You must have just skimmed the source I posted.
Ishtar wrote:seeker wrote:You misunderstood the source. They weren't trying to stop the sun declining, only to make sure it ascended at the appropriate time (which it always did).
You must have just skimmed the source I posted.
It reads "to reverse the sun declining at the winter solstice" not to make sure the sun ascended again after the winter solstice.
I didn't skim it ....
Look Seeker, if you think you know best about what these people were doing after Googling and coming up with an AskWhy.com reference, then please carry on. It's a waste of my time to tell you what they're really doing, because you don't think I know what I'm talking about and so whatever I tell you, you'll disagree and go off Googling again to find anything that disagrees with me.
How can I argue with a Google.com PhD? I find this kind of debate very boring.
seeker wrote:
Reversing the sun's decline is the same as making ascend.
seeker wrote:All I'm saying is that the scholarly understanding, or maybe a better word would be the secular understanding, is different from the one you've espoused. As to your implication that I only googled and found that source I'll just assume you are frustrated. We have differing views and I tend to research my views. The fact is that I have a lot of sites I keep track of because I do read frequently on the subject of religion and religious beliefs.
Ishtar wrote:
No it's not. To people who understand astronomy, as these people did, reversing the sun's decline is impossible, and not just because they didn't have the power to do it. When the sun ascends, it's not a reverse of anything - it doesn't go backwards. It's an onward, forward ascension as it passes through a cycle, just like when the hands of a clock reach six o'clock, they can then begin their ascent to eight o'clock. This is not empty semantics. Your extract from your academics had these people trying to reverse a decline at the winter solstice, which is typical of the ignorance with which academics viewed, and still do, these ritual events and the thinking behind them.
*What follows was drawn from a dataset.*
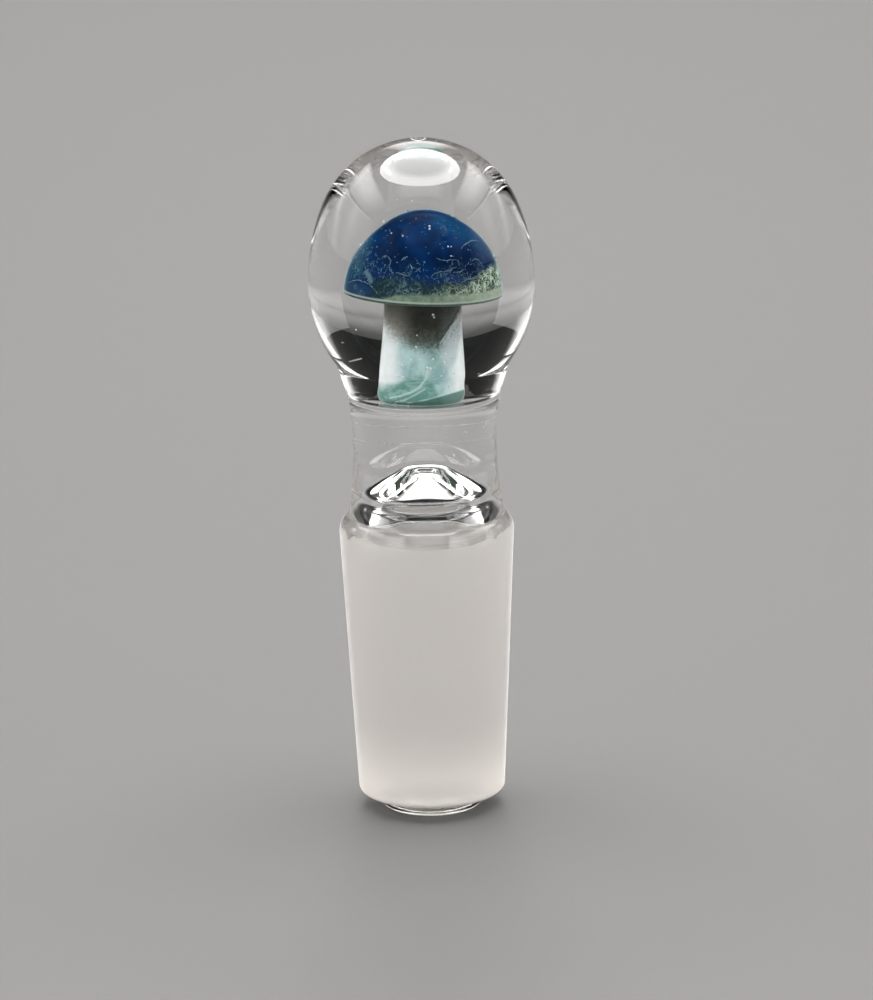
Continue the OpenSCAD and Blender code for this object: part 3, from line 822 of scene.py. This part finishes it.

Ishtar wrote:You can read as many "scholarly sites" as you like, but it stil won't help you understand shamanism. Nobody in academia even began to understand what shamans were actually doing until Mircea Eliade, the Professor of Relgion at Harvard, published his book in 1951. Until then, although anthropologists had reported on these rites, they had not understood that something real was going, and came up with terms like "sympathetic magic" to try to explain them. On top of that, ancient man was considered to be pretty stupid. But none of these academics had actually experienced what they were talking about, and so really they were just making it up as they went along.
That's why, even today, you cannot train to be a shaman in a university, because there's no-one there qualified to teach it. If you want to be a shaman, you have to go and find a shaman to learn from. Becomng a shaman means going beyond the intellect, gonig beyond reason, going beyond the rational - and this type of pursuit would be anathema to most universities anyway.
So you can go to 'scholarly sites' (although one would hardly include AskWhy.com under that heading), but you still won't understand shamanism. At best, it is like the difference between reading the recipe for a chocolate cake, and eating a chocolate cake.
I know which I'd prefer.
Ishtar wrote:Well, I think we're going to have to do our usual, here, and agree to differ.![]()
Except I will just say that shamanism isn't a belief system. There is no belief system attached to it.